The events in Ottawa on October 22, 2014 shook me and I will always remember the details of when I heard the news. I was standing outside the preschool waiting for my son's teacher to open the door when another parent said, "Oh, it's going to be a bad day..." I whipped my head over to where he was standing and asked, "What? Why?" I wasn't prepared for what he told me was happening on Parliament Hill.

And suddenly, I was in bed in the home I shared with a family in Orillia, Ontario. It was September 11, 2001 and the homeowner was banging on my bedroom door, yelling, "Wake up! Taslim, wake up!" I scrambled out of bed, reached for my glasses and ran out to the living room where she was glued to the T.V., her hand over her mouth.

When I saw the second tower come down, I thought, "Oh God. Please don't let this be someone claiming to be Muslim." You may wonder how I could even have space in my head for a thought like that while this was happening in real time -- I was watching innocent people jump to their deaths. It's because I was still that 12-year-old Indian Muslim girl who loved Canada, but was ever vulnerable to misinterpretation.

Snapping my thoughts back to the present outside the preschool, my gaze rested on the top of my son's head. And then I turned to his Chinese friend, and then his Indian friend, and over to his Caucasian friend. From child to child, my eyes moved, and filled with tears. Please let them always be like this, oblivious to their "differences."

Please let this not get ugly for them. None of the other parents were openly emotional, and I willed my tears not to fall. But it's who I am. I will always feel excessively for others, for the people on both sides of the guns. There are just so many victims. And with each awful occurrence like this, my children's world is being shaped. I try so hard to be religion-neutral, culture-neutral, gender-neutral, and then I send my kids "out there" and hope that nobody taints this tolerant world I am working so damn hard to create.

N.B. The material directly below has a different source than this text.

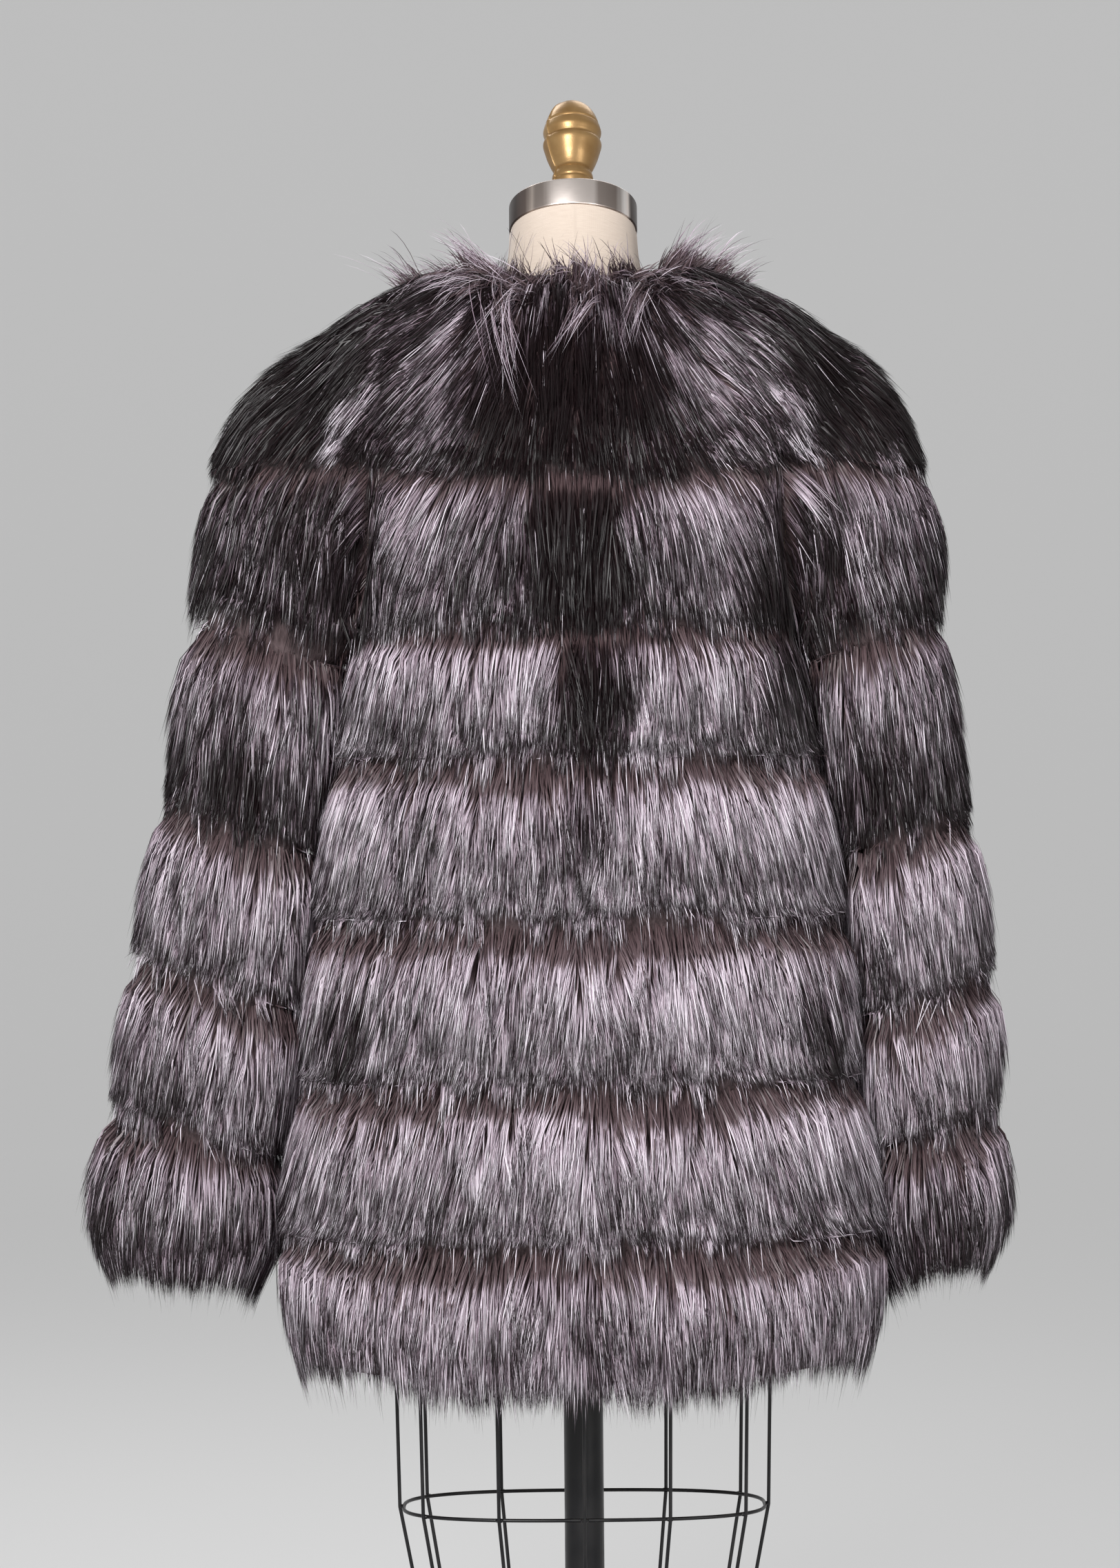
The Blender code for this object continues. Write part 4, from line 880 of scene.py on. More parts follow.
PAST_END_DIP = 0.26           # the same for a tip past its tier's end
LONG_HAIR_RISE, UNDERFUR_RISE = 0.10, 0.22
YOKE_HAIR_WIDTH = 0.85        # share of the usual width
MOST_TWIST = math.radians(60)
BROWN_END = 0.27              # on the map, where the hair's brown root ends
UNDERFUR_END = 0.20           # and where short hair's tip lies on it
TONE_STRAY = 0.024            # how far off a lock reads its tone
# The brightest silver of a tier: its gain in tone, how far below the band, and half its height.
BRIGHT_GAIN, BRIGHT_BELOW_BAND, BRIGHT_HALF_HEIGHT = 0.16, 0.024, 0.022
LOCK_TONE, OWN_TONE = 0.28, 0.42  # how far locks, and hairs, differ in tone
LONG_HAIR_TONES = (0.92, 0.06)  # pale or black
FLOW_STEP = 0.006             # over which the wall's tangents are taken
YOKE_FAN = 0.95               # how far out the yoke's hair runs for each unit down, by the arms
SHOULDER_MARK = 2.0           # down to here hair lies over all the pieces' reach, past their seams
LEAST_FACING = 0.6            # cosine of the most that the surface may turn along one part of it
GAP_CLOSING = 0.0130          # hair that fills the gap between the body's sides and the sleeves
EDGE_ROUNDING = 0.075         # radius over which hair bends where it runs past a piece's edge
# For each tier: the height of the brown band at its top, how deep that is tucked under the last
# tier, how full the hair lies as a share of the fur's reach, its own tone, and how much darker
# it gets towards its lower end.
Lay = namedtuple("Lay", "bands tucks fills tones fadings")
BODY_LAY = Lay(
    bands=(0.000, 0.006, 0.018, 0.034, 0.042, 0.040, 0.042),
    tucks=(0.00, 0.02, 0.05, 0.07, 0.07, 0.07, 0.07),
    fills=(0.80, 0.92, 0.96, 0.96, 0.96, 0.96, 0.96),
    tones=(0.12, 0.42, 0.61, 0.58, 0.60, 0.61, 0.51),
    fadings=(0.00, 0.14, 0.18, 0.12, 0.10, 0.10, 0.06))
SLEEVE_LAY = Lay(
    bands=(0.000, 0.006, 0.026, 0.030, 0.034, 0.038),
    tucks=(-0.10, 0.00, 0.03, 0.04, 0.04, 0.04),
    fills=(1.00, 0.98, 0.96, 0.96, 0.98, 1.12),
    tones=(0.08, 0.16, 0.42, 0.55, 0.56, 0.36),
    fadings=(0.00, 0.04, 0.34, 0.14, 0.14, 0.10))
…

I just read that the mother of the gunman who was shot and killed yesterday stated that she is crying for the victims, not for her son. I choked on the enormous lump in my throat when I read those words, and this time I couldn't stop the tears. Please cry, Mom. Please cry for the life your son lost, not just when he was shot, but all the years that led up to it. For all the times he felt so alone that he was vulnerable enough to be preyed upon, please cry. For all the times somebody should have recognized a human in need and at least tried to help, please cry for him.

Decades after the Gulf War, I am no longer that trembling, dry-mouthed Indian Muslim girl standing before her peers begging, please don't judge me. I am simply a mother, standing before my country with a message: Canada, I have high expectations of you. I expect you to remain the country I have been proud of my whole life -- dignified, respectable, strong and open. Please continue to be everything I teach my children to be. Please remember who you are.

"Darkness cannot drive out darkness. Only light can do that. Hate cannot drive out hate; only love can do that." ~ Dr. Martin Luther King, Jr.